Kedua, dalam jangka waktu yang lebih panjang, boleh jadi sampai dengan dua dekade, kita mesti menyiapkan perangkat lunak yang sejalan dengan langgam jazz. Perangkat lunak ini berupa tabiat, watak, atau kultur yang tercermin dalam perilaku politik setiap orang - setidaknya, sebanyak mungkin orang - yang mengarah pada kesiapan untuk hidup dalam keanekaan, kesediaan berkompetisi secara dewasa, toleran-inklusif, dan kesiapan menjadi pemenang dan pecundang yang baik. Tabiat, watak, atau kultur ini dibutuhkan dalam membangun sebuah sistem politik yang benar-benar berlanggam jazz, yang biasa kita bahasakan dengan mewah sebagai demokratisasi.

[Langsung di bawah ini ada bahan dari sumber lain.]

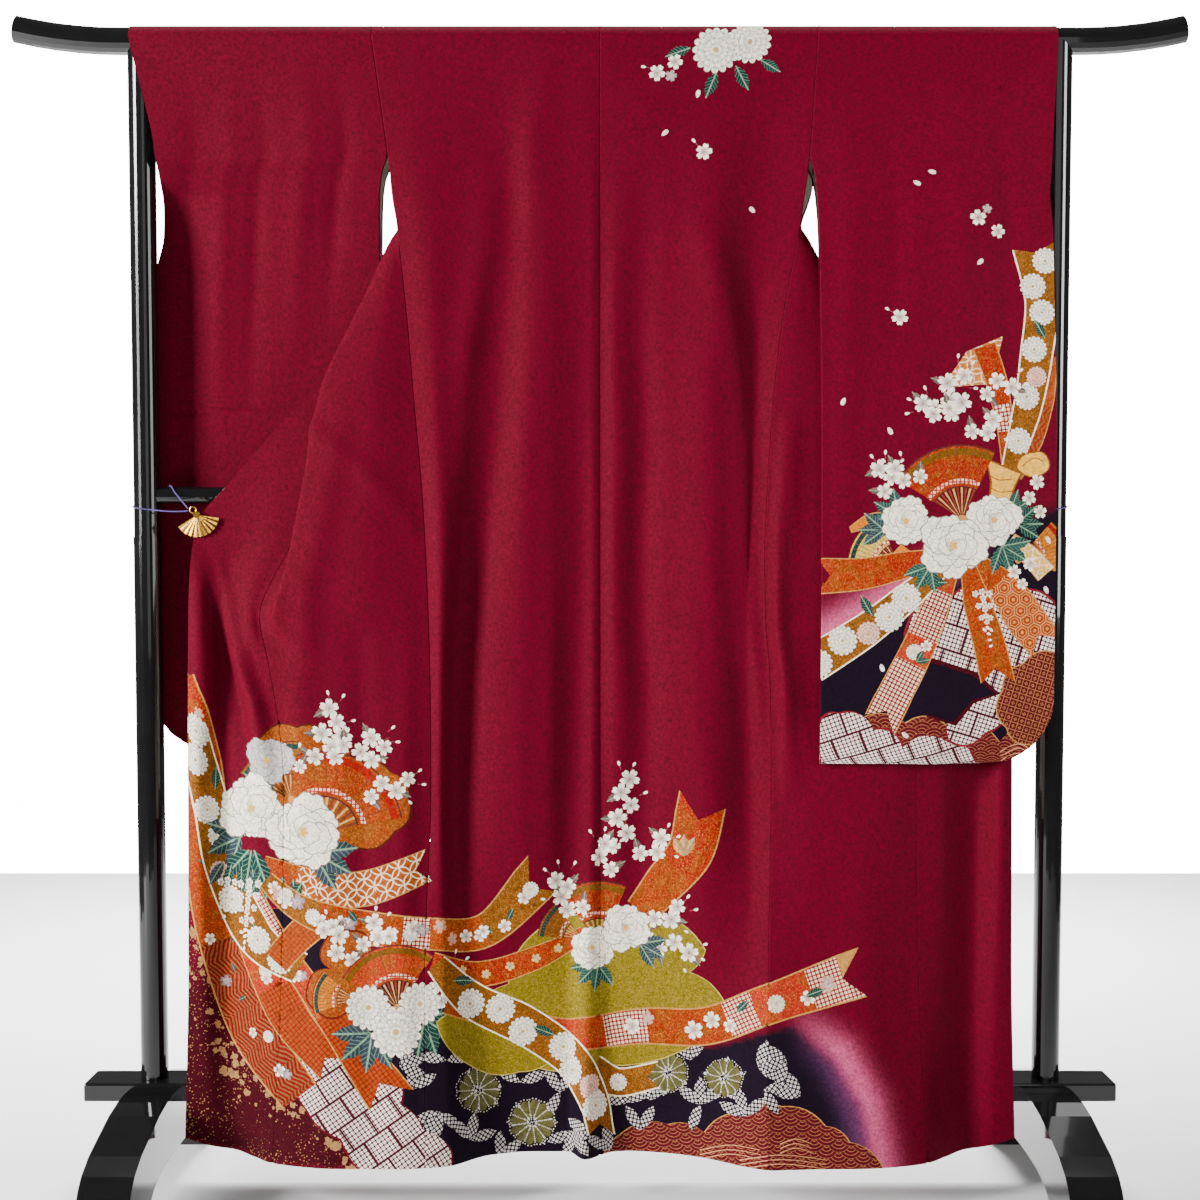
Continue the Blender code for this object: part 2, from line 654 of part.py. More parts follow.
def top_bar(home):
    """Straight over the poles, each end swept up a little."""
    run = BAR_HALF_LENGTH - BAR_STRAIGHT
    half = []
    for k in range(BAR_BEND_STEPS + 1):
        share = k / BAR_BEND_STEPS
        half.append(Vector((BAR_STRAIGHT + run * share, 0, BAR_HEIGHT + BAR_TIP_RISE * share ** 2)))
    other = [Vector((-p.x, p.y, p.z)) for p in reversed(half)]
    bar = tube("top_bar", other + half, BAR_RADIUS, BLACK_LACQUER, home, 6)
    return solid_from_curve(bar, home)


def poles(home, cutters):
    """Each pole has a lower tube on the board and an upper one, coped to the bar."""
    cope = as_cutter(cylinder("bar_cope", BAR_RADIUS + TOUCH_GAP, (-BAR_HALF_LENGTH, 0, BAR_HEIGHT),
                              (BAR_HALF_LENGTH, 0, BAR_HEIGHT), BLACK_LACQUER, cutters), cutters)
    for hand, way in (("left", -1), ("right", 1)):
        x = way * POLE_X
        cylinder("pole_%s_lower" % hand, POLE_LOWER_RADIUS, (x, 0, BOARD_TOP + TOUCH_GAP),
                 (x, 0, POLE_JOINT_HEIGHT), BLACK_LACQUER, home)
        upper = cylinder("pole_%s_upper" % hand, POLE_UPPER_RADIUS, (x, 0, POLE_JOINT_HEIGHT + TOUCH_GAP),
                         (x, 0, BAR_HEIGHT), BLACK_LACQUER, home)
        boolean(upper, cope, "DIFFERENCE")


def mid_rail(home, cutters):
    rail = cylinder("mid_rail", RAIL_RADIUS, (-POLE_X, 0, RAIL_HEIGHT), (POLE_X, 0, RAIL_HEIGHT),
                    BLACK_LACQUER, home, sides=24)
    for hand, way in (("left", -1), ("right", 1)):
        x = way * POLE_X
        cope = cylinder("rail_cope_" + hand, POLE_UPPER_RADIUS + TOUCH_GAP, (x, 0, RAIL_HEIGHT - 0.05),
                        (x, 0, RAIL_HEIGHT + 0.05), BLACK_LACQUER, cutters)
        boolean(rail, as_cutter(cope, cutters), "DIFFERENCE")


def base_board(home):
    low = (-BOARD_HALF_LENGTH, -BOARD_DEPTH / 2, BOARD_TOP - BOARD_THICKNESS)
    high = (BOARD_HALF_LENGTH, BOARD_DEPTH / 2, BOARD_TOP)
    return box("base_board", low, high, BLACK_LACQUER, home, bevel=0.003)


# outline of half a foot from its middle to its toe and back under the arch, y and z in millimetres
FOOT_OUTLINE = [
    (36.3, 137.7), (36.3, 149.5), (44, 149.5), (72, 148), (117, 142), (167, 129.5), (216, 117), (251, 101),
    (268, 86), (277, 72), (283, 45), (285, 18), (284, 0), (192, 0), (184, 22), (170, 38), (150, 49), (125, 56),
    (95, 61), (45, 63.6), (0, 64),
]


def foot(hand, home):
    """Arched foot under the board, the same to the front and the back."""
    way = -1 if hand == "left" else 1
    outline = [(0.0, FOOT_TOP)] + [(y * MM, z * MM) for y, z in FOOT_OUTLINE]
    bm = bmesh.new()
    corners = [bm.verts.new((way * POLE_X - FOOT_WIDTH / 2, y, z)) for y, z in outline]
    face = bm.faces.new(corners)
    grown = bmesh.ops.extrude_face_region(bm, geom=[face])
    moved = [g for g in grown["geom"] if isinstance(g, bmesh.types.BMVert)]
    bmesh.ops.translate(bm, verts=moved, vec=(FOOT_WIDTH, 0, 0))
    middle = [f for f in bm.faces if all(abs(v.co.y) < 1e-6 for v in f.verts)]
    bmesh.ops.delete(bm, geom=middle, context="FACES_ONLY")
    bmesh.ops.recalc_face_normals(bm, faces=bm.faces)
    made = add_mesh(bm, "foot_" + hand, BLACK_LACQUER, home)
    mirror = made.modifiers.new("front_and_back", "MIRROR")
    mirror.use_axis = (False, True, False)
    mirror.merge_threshold = 0.0001
    made.data.set_sharp_from_angle(angle=math.radians(30))
    return made


# fan clips and tie cords

JAW_LENGTH = 0.030
JAW_WIDTH = 0.008
JAW_BACK = 0.0138
JAW_SHEET = 0.002
HUB_RADIUS = 0.005
RING_OFFSET = Vector((-0.0055, 0.0, 0.0070))


def handed(hand, point):
    return Vector((point[0] if hand == "left" else -point[0], point[1], point[2]))


def fan_clip(hand, home, cutters):
    """Pleated fan in front of the cloth, a hub past its edge with a ring, and a jaw behind the collar."""
    bm = bmesh.new()
    columns = FAN_RIBS * 2
    made = bmesh.ops.create_grid(bm, x_segments=columns, y_segments=1, size=0.5)
    for vert in made["verts"]:
        column = round((vert.co.x + 0.5) * columns)
        radius = FAN_RADIUS if vert.co.y > 0 else FAN_INNER_RADIUS
        crest = FAN_RIB_DEPTH * (1 if column % 2 else -1) * radius / FAN_RADIUS
        angle = FAN_FIRST_ANGLE + (FAN_LAST_ANGLE - FAN_FIRST_ANGLE) * column / columns
        spot = CLIP_PIVOT + Vector((radius * math.cos(angle), crest, radius * math.sin(angle)))
        vert.co = handed(hand, spot)
    fan = add_mesh(bm, "fan_clip_" + hand, GOLD_METAL, home)
    wall = fan.modifiers.new("wall", "SOLIDIFY")
    wall.thickness = FAN_SHEET
    wall.offset = 0.0
    pivot = handed(hand, CLIP_PIVOT)
    hub = cylinder("hub_" + hand, HUB_RADIUS, pivot + Vector((0, -0.0022, 0)), pivot + Vector((0, JAW_BACK, 0)),
                   GOLD_METAL, cutters, sides=20)
    jaw = box("jaw_" + hand, (-JAW_WIDTH / 2, JAW_BACK - JAW_SHEET, -JAW_LENGTH), (JAW_WIDTH / 2, JAW_BACK, 0),
              GOLD_METAL, cutters)
    jaw.location = pivot
    jaw.rotation_euler.y = math.radians(-12 if hand == "left" else 12)
    bpy.ops.mesh.primitive_torus_add(major_radius=CLIP_RING_RADIUS, minor_radius=CLIP_RING_WIRE,
                                     major_segments=20, minor_segments=8)
    ring = bpy.context.object
    ring.name = "ring_" + hand
    ring.rotation_euler.x = math.radians(90)
    ring.location = handed(hand, CLIP_PIVOT + RING_OFFSET)
    for piece in (hub, jaw, ring):
        boolean(fan, as_cutter(piece, cutters), "UNION")
    return fan


# The tie cord runs from the clip's ring in front of the pole, round it, over the rail and back to the ring.
CORD_START = [(-592.0, -36.2, 1000.0), (-606, -34.0, 999.2), (-622, -31.0, 999.6), (-638, -27.0, 1001)]
CORD_END = [(-606, -26.0, 1018), (-592.2, -35.6, 1003.6)]
POLE_TURN = {"first": 292, "last": 55, "steps": 14, "low": 1.0025, "high": 1.014}
RAIL_TURN = {"first": -5, "last": 160, "steps": 8, "start_x": -0.641, "end_x": -0.617}
CORD_CLEARANCE = 0.0007
CORD_SAMPLES = 44


def cord_route(hand):
    """Points of the tie cord, read from one smooth curve."""
    radius = POLE_UPPER_RADIUS + CORD_RADIUS + CORD_CLEARANCE
    turn = []
    for k in range(POLE_TURN["steps"] + 1):
        share = k / POLE_TURN["steps"]
        angle = math.radians(POLE_TURN["first"] + (POLE_TURN["last"] - POLE_TURN["first"]) * share)
        height = POLE_TURN["low"] + (POLE_TURN["high"] - POLE_TURN["low"]) * share
        turn.append(Vector((-POLE_X + radius * math.cos(angle), radius * math.sin(angle), height)))
    radius = RAIL_RADIUS + CORD_RADIUS + CORD_CLEARANCE
    over = []
    for k in range(RAIL_TURN["steps"] + 1):
        share = k / RAIL_TURN["steps"]
        angle = math.radians(RAIL_TURN["first"] + (RAIL_TURN["last"] - RAIL_TURN["first"]) * share)
        x = RAIL_TURN["start_x"] + (RAIL_TURN["end_x"] - RAIL_TURN["start_x"]) * share
        over.append(Vector((x, radius * math.cos(angle), RAIL_HEIGHT + radius * math.sin(angle))))
    knots = metres(CORD_START) + turn + over + metres(CORD_END)
    last = len(knots) - 1
    return [handed(hand, along_points(knots, last * k / CORD_SAMPLES)) for k in range(CORD_SAMPLES + 1)]


def build():
    clear_scene()
    garment = new_collection(COLLECTION)
    cutters = new_collection("cutters")
    cloth_pieces(garment)
    collar(garment)
    top_bar(garment)
    poles(garment, cutters)
    mid_rail(garment, cutters)
    base_board(garment)
    for hand in HANDS:
        foot(hand, garment)
        fan_clip(hand, garment, cutters)
        tube("tie_cord_" + hand, cord_route(hand), CORD_RADIUS, PURPLE_CORD, garment, 2)


build()
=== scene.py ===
"""Looks of a long-sleeved kimono (furisode) hung with its back to the front on a black lacquered stand.

Lengths in the tables are millimetres. The cloth follows the same sections as the part's solids.
"""

import json
import math
import random

import bmesh
import bpy
import numpy as np
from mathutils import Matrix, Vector
from mathutils.geometry import delaunay_2d_cdt

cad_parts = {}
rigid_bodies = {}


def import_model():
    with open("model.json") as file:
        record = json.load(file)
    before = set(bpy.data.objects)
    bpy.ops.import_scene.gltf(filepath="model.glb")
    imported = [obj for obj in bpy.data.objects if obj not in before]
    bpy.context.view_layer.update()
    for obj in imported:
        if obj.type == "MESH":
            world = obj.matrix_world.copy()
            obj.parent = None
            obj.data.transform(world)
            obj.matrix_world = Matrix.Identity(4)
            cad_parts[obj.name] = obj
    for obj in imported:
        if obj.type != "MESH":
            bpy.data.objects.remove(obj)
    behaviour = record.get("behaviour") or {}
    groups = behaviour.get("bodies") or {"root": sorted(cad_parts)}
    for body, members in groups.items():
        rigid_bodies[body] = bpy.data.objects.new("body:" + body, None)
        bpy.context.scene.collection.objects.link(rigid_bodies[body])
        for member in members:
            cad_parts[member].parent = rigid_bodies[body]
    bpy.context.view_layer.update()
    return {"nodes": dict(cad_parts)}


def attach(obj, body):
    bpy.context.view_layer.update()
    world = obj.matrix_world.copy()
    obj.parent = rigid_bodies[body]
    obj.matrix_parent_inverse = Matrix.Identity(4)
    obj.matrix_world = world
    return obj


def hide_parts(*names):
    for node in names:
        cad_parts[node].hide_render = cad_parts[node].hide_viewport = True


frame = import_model()
scene = bpy.context.scene
MM = 0.001
HANDS = ("left", "right")

# ---------------------------------------------------------------- camera, floor, light

SENSOR = 36.0
FAR_CLIP = 60.0
LENS = 52.08
CAMERA_PLACE = (0.0, -2.54, 0.895)
CAMERA_DIP = math.radians(3.03)
CAMERA_SHIFT = 0.0633


def link(name, data):
    made = bpy.data.objects.new(name, data)
    scene.collection.objects.link(made)
    return made


def camera():
    data = bpy.data.cameras.new("camera")
    data.lens, data.sensor_width, data.shift_y = LENS, SENSOR, CAMERA_SHIFT
    data.clip_end = FAR_CLIP
    made = link("camera", data)
    made.location = CAMERA_PLACE
    made.rotation_euler = (math.pi / 2 - CAMERA_DIP, 0, 0)
    scene.camera = made


def area_light(name, place, target, size, energy, spread):
    data = bpy.data.lights.new(name, "AREA")
    data.shape = "RECTANGLE"
    data.size, data.size_y = size
    data.energy, data.spread = energy, math.radians(spread)
    made = link(name, data)
    made.location = place
    made.rotation_euler = (Vector(target) - Vector(place)).to_track_quat("-Z", "Y").to_euler()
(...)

Selama lebih dari satu setengah tahun politik Indonesia pasca-Soeharto, ditandai oleh mulai bermunculannya perangkat keras-perangkat keras yang relatif lebih demokratis bernuansa jazz: partai politik, pemilu, penyelenggara-pengawas-pemantau pemilu, DPR, MPR, dan boleh jadi presiden. Namun demikian, perangkat lunaknya masih sangat tertinggal, masih dicirikan oleh paradigma dan cara kerja yang sangat Orde Baru yang tidak dewasa, gagap dengan keanekaan, dan tak ikhlas ketika kalah. Yang kemudian muncul dari situasi ini adalah ketidaksejalanan (incompatibility) antara perangkat keras dengan perilaku di dalamnya. Fenomena Komisi Pemilihan Umum (KPU) - perangkat keras baru yang sejatinya lebih demokratis - yang dilanda kekanak-kanakan para anggotanya, merupakan representasi terbaik dari ketidaksejalanan itu.

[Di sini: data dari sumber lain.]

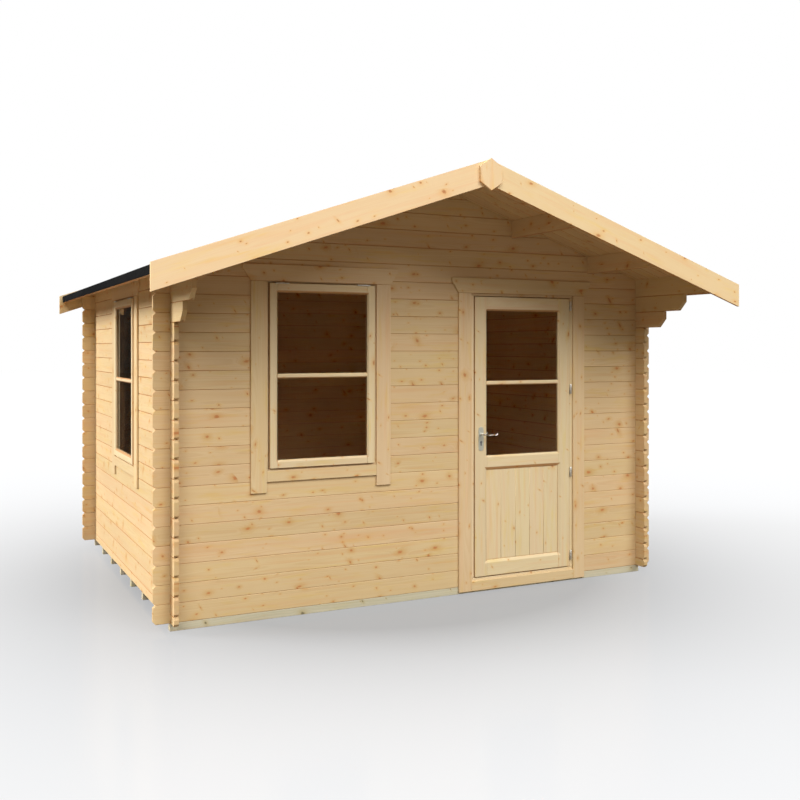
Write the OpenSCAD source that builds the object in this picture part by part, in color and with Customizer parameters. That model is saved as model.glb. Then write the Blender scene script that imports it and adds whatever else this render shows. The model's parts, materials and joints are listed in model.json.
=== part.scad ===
// Log cabin with a front canopy roof: interlocking wall logs on bearers, one half-glazed
// door, two top-hung windows and a low felted roof. Millimetres, +Z up, the front looks
// along -Y. The origin is the bottom centre of the whole cabin.

/* [Walls] */
// Width of the cabin over the outer faces of its side walls
wall_w = 3490; // [3300:10:4200]
// Depth of the cabin over the outer faces of its front and back walls
wall_d = 2800; // [2500:10:3600]
// Thickness of a wall log
log_t = 28; // [26:1:34]
// Height of one course of logs
log_h = 114; // [112:1:120]
// Length of each log beyond the corner it crosses
log_end = 100; // [80:5:140]
// Bevel along each edge of a log
log_bevel = 2.5; // [1:0.5:4]
// Cut at 45 degrees on the corners of a log's end
end_cut = 17; // [6:1:22]
// Width of the tongue on a log
tongue_w = 10; // [8:0.5:12]
// Height of the tongue on a log
tongue_h = 8; // [6:0.5:10]
// Whole courses in the front and back walls below the gables
courses = 18; // [18:1:19]

/* [Base] */
// Height of a bearer under the walls
bearer_h = 48; // [38:1:70]
// Width of a bearer
bearer_w = 45; // [38:1:70]
// Number of bearers from front to back
bearer_count = 8; // [5:1:10]
// Thickness of the floor boards
floor_t = 19; // [16:1:28]
// Width of one floor board
floor_board_w = 114; // [90:1:140]

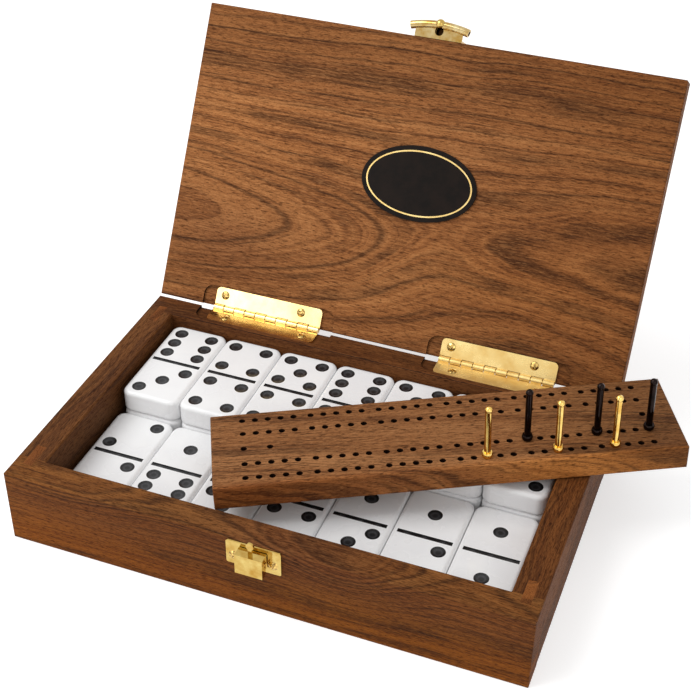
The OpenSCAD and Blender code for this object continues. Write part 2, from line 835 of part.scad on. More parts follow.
function hole_x(group, hole) = hole_start + group * group_pitch + hole * hole_pitch;

module peg_hole(x, y) {
    translate([x, y, board_t - hole_depth]) cylinder(h = hole_depth + cut, r = hole_r);
}

module scoring_board() {
    last = group_holes - 1;
    color(wood)
        on_board()
            difference() {
                eased_block([board_l, board_w, board_t], board_ease, board_ease);
                for (g = [0:groups - 1], h = [0:last], y = hole_rows) peg_hole(hole_x(g, h), y);
                for (h = [0, 2]) {
                    peg_hole(hole_x(0, h), board_w / 2);
                    peg_hole(hole_x(groups - 1, last - h), board_w / 2);
                }
            }
}

// A peg with its shank in the hole, a ball collar with flat ends on the board and a bead on top
module peg(place) {
    translate([hole_x(place[1], place[2]), hole_rows[place[0]], board_t + turn_play]) {
        intersection() {
            translate([0, 0, collar_h / 2]) sphere(collar_r);
            cylinder(h = collar_h, r = collar_r + cut);
        }
        translate([0, 0, -peg_in]) cylinder(h = peg_in + collar_h / 2, r = hole_r - part_gap);
        translate([0, 0, collar_h / 2]) cylinder(h = peg_h - bead_r - collar_h / 2, r = peg_r);
        translate([0, 0, peg_h - bead_r]) sphere(bead_r);
    }
}

module gold_peg(i) {
    color(brass) on_board() peg(gold_pegs[i - 1]);
}

module black_peg(i) {
    color(gunmetal) on_board() peg(black_pegs[i - 1]);
}

// ---- dominoes ----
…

Selama tidak dibangun secara bersamaan, seluruh perangkat baru dan perangkat lunak berlanggam jazz, maka boleh jadi transisi dari otoritarianisme justru berbalik kembali ke otoritarianisme berjubah baru. Amien Rais dan kawan-kawan di MPR memangku tugas sejarah yang sangat berat untuk mengelola pembentukan perangkat keras dan lunak tadi dalam prinsip kesejalanan (compatibility). Namun demikian, perlu diingat bahwa kita semua - publik yang ada di luar gedung-gedung lembaga negara atau partai politik - bukanlah penonton pergelaran jazz itu. Setiap kita adalah pemain yang perlu mengekspresikan diri, menjaga eksistensi diri, dan berimprovisasi untuk menghasilkan komposisi terbaik. Mudah-mudahan Indonesia menjadi sebuah bangsa yang benar-benar bermain jazz secara baik dan benar.